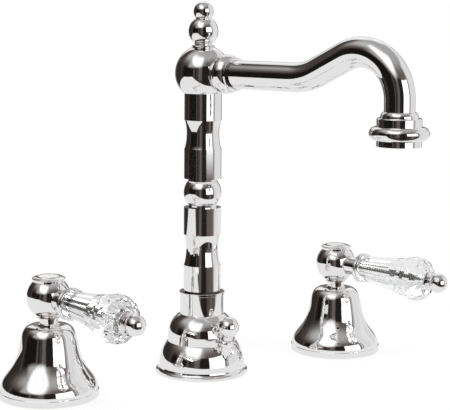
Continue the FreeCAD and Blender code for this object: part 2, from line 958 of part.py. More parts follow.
def half_port(low, high):
    """Opening of a ceramic disc: a half-moon on one side."""
    moon = rod(disc_port_radius, low, high)
    half = Part.makeBox(2 * disc_port_radius, disc_port_radius, high - low, V(-disc_port_radius, 0.8, low))
    return moon.common(half)


def fixed_disc():
    body = rod(disc_radius, seat_depth + 0.6, fixed_disc_top)
    return body.cut(half_port(seat_depth + 0.6, fixed_disc_top))


def moving_disc():
    body = rod(disc_radius, moving_disc_low, moving_disc_top)
    port_cut = half_port(moving_disc_low, moving_disc_top)
    port_cut.rotate(ORIGIN, Z_AXIS, 180)
    slot = Part.makeBox(
        2 * disc_radius, drive_width + 2 * fit_gap, 1.0,
        V(-disc_radius, -drive_width / 2 - fit_gap, moving_disc_top - 1.0),
    )
    return body.cut(port_cut).cut(slot)


def spindle():
    """Stem from the ceramic disc up into the lever's hub."""
    foot = turned(
        (0, moving_disc_top),
        (disc_radius, moving_disc_top),
        (disc_radius, moving_disc_top + spindle_foot),
        (spindle_radius, moving_disc_top + spindle_foot),
        (spindle_radius, hub_height - 0.2),
        (spindle_radius - 0.5, hub_height + 0.3),
        (0, hub_height + 0.3),
    )
    tongue = Part.makeBox(
        2 * disc_radius, drive_width, 0.9, V(-disc_radius, -drive_width / 2, moving_disc_top - 0.9)
    )
    tongue = tongue.common(rod(disc_radius - 0.2, moving_disc_top - 1.0, moving_disc_top))
    return foot.fuse(tongue).removeSplitter()


def bonnet_sleeve():
    """Sleeve nut that holds the bell down and guides the spindle."""
    low = valve_bell_height
    high = sleeve_top
    bore = spindle_radius + running_gap
    return turned(
        (bore, sleeve_foot),
        (sleeve_radius - 0.15, sleeve_foot),
        (sleeve_radius - 0.15, low),
        (sleeve_lip_radius - 0.3, low),
        (sleeve_lip_radius, low + 0.3),
        (sleeve_lip_radius, low + sleeve_lip - 0.2),
        (sleeve_radius, low + sleeve_lip),
        (sleeve_radius, high - sleeve_lip),
        (sleeve_lip_radius - 0.1, high - sleeve_lip + 0.2),
        (sleeve_lip_radius - 0.1, high - 0.2),
        (sleeve_lip_radius - 0.4, high),
        (bore, high),
    )


# Lever, built about Z upwards from the hub's centre and then laid along +X
def on_lever(shape):
    moved = shape.copy()
    moved.rotate(ORIGIN, Y_AXIS, 90 + lever_droop)
    moved.translate(V(0, 0, hub_height))
    return moved


def hub():
    foot = hub_height - sphere_cut(hub_radius, hub_foot_radius)
    body = Part.makeSphere(hub_radius, V(0, 0, hub_height))
    body = body.cut(rod(hub_radius, hub_height - hub_radius, foot))
    body = body.cut(rod(hub_radius, hub_top, hub_height + hub_radius))
    body = body.cut(rod(spindle_radius + fit_gap, foot, hub_height + 0.5))
    body = body.cut(rod(cap_plug_radius + fit_gap, hub_top - cap_plug_length - 0.2, hub_top))
    body = body.cut(on_lever(rod(boss_radius + fit_gap, boss_start, hub_radius)))
    return body.cut(on_lever(rod(tie_rod_radius + fit_gap, 4.2, hub_radius)))


def index_ring():
    """Index cap: a band, a thin wider disc and a low raised rim round the enamel."""
    cap_top = hub_top + cap_height
    edge_base = cap_top - cap_edge
    rim_top = cap_top + cap_rim_height
    floor = rim_top - enamel_thickness - 0.3
    inner = cap_rim_radius - cap_rim_wall
    slope_foot = (cap_radius - 0.4, cap_top)
    slope_head = (cap_rim_radius + 0.1, rim_top - 0.35)
    return turned(
        (0, hub_top - cap_plug_length),
        (cap_plug_radius, hub_top - cap_plug_length),
        (cap_plug_radius, hub_top),
        (cap_band_radius - 0.2, hub_top),
        (cap_band_radius, hub_top + 0.2),
        (cap_band_radius, edge_base - 0.2),
        (cap_radius - 0.2, edge_base),
        ((cap_radius, edge_base + cap_edge / 2), slope_foot),
        (arc_middle(slope_foot, slope_head, 0.12), slope_head),
        (cap_rim_radius - 0.2, rim_top),
        (inner + 0.2, rim_top),
        (inner, rim_top - 0.2),
        (inner, floor),
        (0, floor),
    )


def index_disc():
    top = hub_top + cap_height + cap_rim_height - 0.3
    radius = cap_rim_radius - cap_rim_wall - fit_gap
    return turned(
        (0, top - enamel_thickness),
        (radius, top - enamel_thickness),
        (radius, top - enamel_chamfer),
        (radius - enamel_chamfer, top),
        (0, top),
    )


cup_seat = boss_end + collar_ring_width + 0.6
crystal_start = cup_seat
cup_end = cup_seat + collar_cup_depth
flute_end = crystal_start + crystal_flute_length
first_row = flute_end + bulb_shoulder_length
bulb_centre = first_row + bulb_lead
crystal_end = first_row + bulb_rows * bulb_row_pitch + 0.5
ferrule_end = crystal_end + ferrule_width
end_ball_joint = ferrule_end + ferrule_neck_length
lever_end = end_ball_joint + sphere_cut(end_ball_radius, ferrule_neck_radius)


def lever_collar():
    """Boss from the hub with a ring, a groove and a cup that holds the crystal."""
    ring_end = boss_end + collar_ring_width
    ring_middle = boss_end + collar_ring_width / 2
    bore = tie_rod_radius + fit_gap
    cup_bore = crystal_start_radius + 0.5
    return on_lever(turned(
        (bore, boss_start),
        (boss_radius, boss_start),
        (boss_radius, boss_end),
        (collar_ring_radius - 0.6, boss_end),
        ((collar_ring_radius, ring_middle), (collar_ring_radius - 0.6, ring_end)),
        (collar_groove_radius, ring_end + 0.1),
        (collar_groove_radius, ring_end + 0.4),
        (collar_cup_radius - 0.4, ring_end + 0.5),
        ((collar_cup_radius, (ring_end + cup_end) / 2 + 0.3), (collar_cup_radius - 0.4, cup_end)),
        (cup_bore, cup_end),
        (cup_bore, cup_seat),
        (bore, cup_seat),
    ))


def facet_ring(radius, along, half_step):
    """Corners of one row of the crystal's facets."""
    corners = []
    for i in range(flute_count):
        angle = 2 * math.pi * (i + half_step) / flute_count
        corners.append(V(radius * math.cos(angle), radius * math.sin(angle), along))
    return corners


def facet(*corners):
    return Part.Face(Part.makePolygon(list(corners) + [corners[0]]))


def crystal():
    """Cut crystal: long flat flutes, then rows of facets round a bulb."""
    start = facet_ring(crystal_start_radius, crystal_start, 0)
    flute = facet_ring(crystal_flute_radius, flute_end, 0)
    faces = [facet(*reversed(start))]
    for i in range(flute_count):
        after = (i + 1) % flute_count
        faces.append(facet(start[i], start[after], flute[after], flute[i]))
    rows = [(flute, 0)]
    for k in range(bulb_rows):
        along = first_row + k * bulb_row_pitch
        half_step = 0.5 if k % 2 == 0 else 0
        radius = sphere_cut(bulb_radius, along - bulb_centre) if k else bulb_shoulder_radius
        rows.append((facet_ring(radius, along, half_step), half_step))
    last_step = 0 if rows[-1][1] else 0.5
    rows.append((facet_ring(crystal_end_radius, crystal_end, last_step), last_step))
    for (low, low_step), (high, high_step) in zip(rows, rows[1:]):
        shift = 0 if high_step > low_step else 1
        for i in range(flute_count):
            after = (i + 1) % flute_count
            tip = (i + shift) % flute_count
            faces.append(facet(low[i], low[after], high[tip]))
            faces.append(facet(high[tip], high[(tip - 1) % flute_count], low[i]))
    faces.append(facet(*rows[-1][0]))
    solid = Part.Solid(Part.Shell(faces))
    if solid.Volume < 0:
        solid.reverse()
    bore = rod(tie_rod_radius + crystal_bore_gap, crystal_start, crystal_end)
    return on_lever(solid.cut(bore))


def tie_rod():
    """Threaded rod through the crystal, from the hub to the end ball."""
    return on_lever(rod(tie_rod_radius, 4.5, lever_end - 2.5))


def end_ball():
    """Ferrule against the crystal, a neck and the end ball, turned in one."""
    neck = ferrule_neck_radius
    bore = tie_rod_radius + fit_gap
    bore_end = lever_end - 2.2
    return on_lever(turned(
        (bore, crystal_end),
        (ferrule_radius - 0.4, crystal_end),
        (ferrule_radius, crystal_end + 0.4),
        (ferrule_radius, ferrule_end - 0.5),
        (ferrule_radius - 0.5, ferrule_end),
        (neck, ferrule_end + 0.1),
        (neck, end_ball_joint),
        ((end_ball_radius, lever_end), (0, lever_end + end_ball_radius)),
        (0, bore_end),
        (bore, bore_end),
    ))


fixed_pieces = {
    "bell": valve_bell,
    "valve_body": valve_body,
    "flange_nut": flange_nut,
    "gasket": valve_gasket,
    "clamp_washer": valve_clamp_washer,
    "backnut": valve_backnut,
    "headwork": headwork,
    "fixed_disc": fixed_disc,
    "bonnet_sleeve": bonnet_sleeve,
}

handle_pieces = {
    "spindle": spindle,
    "moving_disc": moving_disc,
    "hub": hub,
    "index_ring": index_ring,
    "index_disc": index_disc,
    "lever_collar": lever_collar,
    "crystal": crystal,
    "tie_rod": tie_rod,
    "end_ball": end_ball,
}

spout_pieces = {
    "spout_escutcheon": spout_escutcheon,
    "swivel_housing": swivel_housing,
    "slip_ring": slip_ring,
    "spout_gasket": spout_gasket,
    "spout_clamp_washer": spout_clamp_washer,
    "spout_backnut": spout_backnut,
    "inlet_tee": inlet_tee,
    "rod_guide": rod_guide,
    "lift_knob": lift_knob,
    "lift_rod": lift_rod,
    "swivel_spigot": swivel_spigot,
    "column_lower": column_lower,
    "column_ball": column_ball,
    "column_upper": column_upper,
    "spout_head": spout_head,
    "finial": finial,
    "union_collar": union_collar,
    "spout_tube": spout_tube,
    "outlet_ring": outlet_ring,
    "aerator_housing": aerator_housing,
    "aerator_insert": aerator_insert,
}

os.makedirs("parts", exist_ok=True)

for name, make in spout_pieces.items():
    export(name, make())

for name, centre in zip(("lower_o_ring", "upper_o_ring"), o_ring_heights()):
    export(name, o_ring(centre))

for side, x, port_turn, lever_turn in (
    ("hot", -hole_spacing, 0, hot_turn),
    ("cold", hole_spacing, 180, cold_turn),
):
    for name, make in fixed_pieces.items():
        piece = make()
        piece.rotate(ORIGIN, Z_AXIS, port_turn)
        piece.translate(V(x, 0, 0))
        export(side + "_" + name, piece)
    for name, make in handle_pieces.items():
        piece = make()
        piece.rotate(ORIGIN, Z_AXIS, lever_turn)
        piece.translate(V(x, 0, 0))
        export(side + "_" + name, piece)
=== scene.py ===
import json
import math

import bmesh
import bpy
from mathutils import Matrix, Vector


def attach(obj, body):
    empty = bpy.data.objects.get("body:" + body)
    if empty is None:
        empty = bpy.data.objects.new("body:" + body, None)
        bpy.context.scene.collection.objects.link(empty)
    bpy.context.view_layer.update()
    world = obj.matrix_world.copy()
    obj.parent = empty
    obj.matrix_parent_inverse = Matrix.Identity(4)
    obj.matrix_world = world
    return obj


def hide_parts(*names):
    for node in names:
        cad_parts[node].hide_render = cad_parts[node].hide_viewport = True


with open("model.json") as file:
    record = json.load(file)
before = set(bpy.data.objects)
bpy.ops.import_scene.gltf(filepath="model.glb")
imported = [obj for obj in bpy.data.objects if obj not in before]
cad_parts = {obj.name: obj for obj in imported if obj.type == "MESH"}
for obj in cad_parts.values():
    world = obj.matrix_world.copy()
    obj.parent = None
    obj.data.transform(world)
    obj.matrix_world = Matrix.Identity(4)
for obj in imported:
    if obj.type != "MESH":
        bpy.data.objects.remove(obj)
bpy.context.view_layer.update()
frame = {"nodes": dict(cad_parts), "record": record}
nodes = frame["nodes"]
slotOf = {entry["node"]: entry["material_slot"] for entry in frame["record"]["subparts"]}
print("frame loaded:", len(nodes), "nodes")


# Camera, at the photograph's place

cameraUser = {
    "place": (-0.4302, -0.6680, 0.2100),
    "turn": -33.28,          # degrees about the upright, from looking along +Y
    "dip": 4.64,             # degrees below level
    "roll": 0.37,
    "lens": 109.3,           # mm
    "sensor": 36,            # mm across
    "shift": (0.0227, -0.1778),
    "nearest": 0.01,         # what lies nearer isn't drawn, m
}


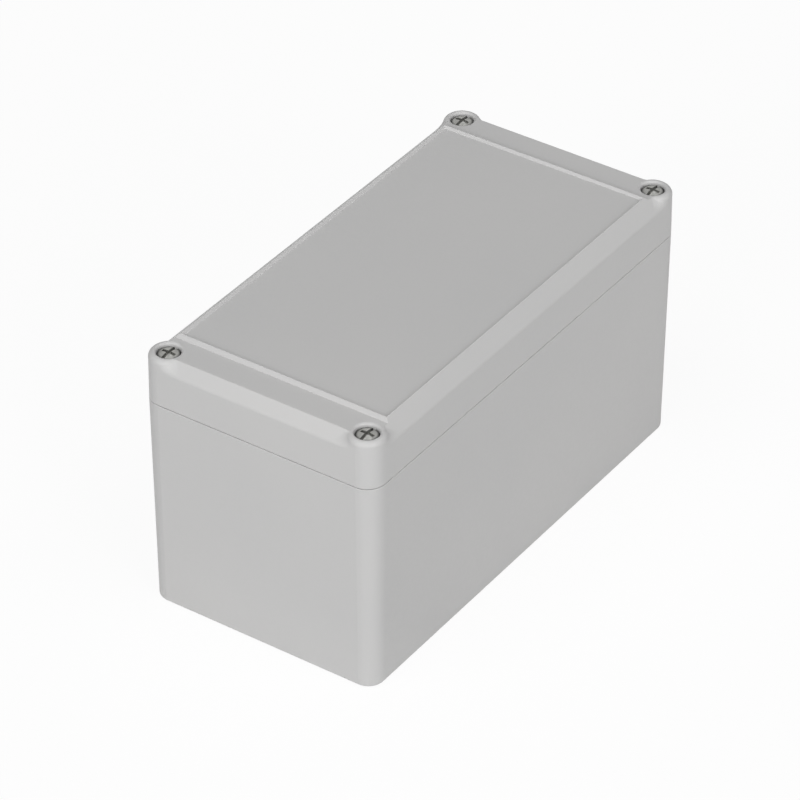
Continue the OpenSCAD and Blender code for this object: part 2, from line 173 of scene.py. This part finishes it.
class Shader(Nodes):
    """A material's nodes, with textures that keep their scale in metres."""

    def __init__(self, name):
        self.material = bpy.data.materials.new(name)
        self.material.use_nodes = True
        super().__init__(self.material.node_tree)
        self.surface = self.tree.nodes["Principled BSDF"]
        self.place = self.add("ShaderNodeTexCoord").outputs

    def noise(self, scale, detail=2.0, roughness=0.5):
        """Noise whose features measure about 1 / scale metres."""
        inputs = {"Vector": self.place["Object"], "Scale": scale, "Detail": detail, "Roughness": roughness}
        return self.add("ShaderNodeTexNoise", inputs).outputs["Fac"]

    def spread(self, value, low, high, start=0.3, end=0.7):
        """The value, taken from start..end to low..high."""
        inputs = {"Value": value, "From Min": start, "From Max": end, "To Min": low, "To Max": high}
        return self.add("ShaderNodeMapRange", inputs).outputs["Result"]

    def blend(self, share, first, second):
        """Two colours, with a share of the second."""
        return self.add("ShaderNodeMix", {0: share, 6: first, 7: second}, data_type="RGBA").outputs[2]

    def vector(self, operation, first, second=None):
        """Outputs of a vector operation on one or two values."""
        inputs = {0: first} if second is None else {0: first, 1: second}
        return self.add("ShaderNodeVectorMath", inputs, operation=operation).outputs

    def bump(self, height, distance, strength, normal=None):
        """A normal raised by the height, on top of another normal where one is given."""
        inputs = {"Height": height, "Distance": distance, "Strength": strength}
        if normal is not None:
            inputs["Normal"] = normal
        return self.add("ShaderNodeBump", inputs).outputs["Normal"]

    def set(self, **values):
        """Inputs of the surface, by name with _ for a space."""
        for key, value in values.items():
            self.join(self.surface.inputs[key.replace("_", " ")], value)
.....
Report only the number of lines that hold the word "update".

### SOLUTION FOR THIS EXERCISE
2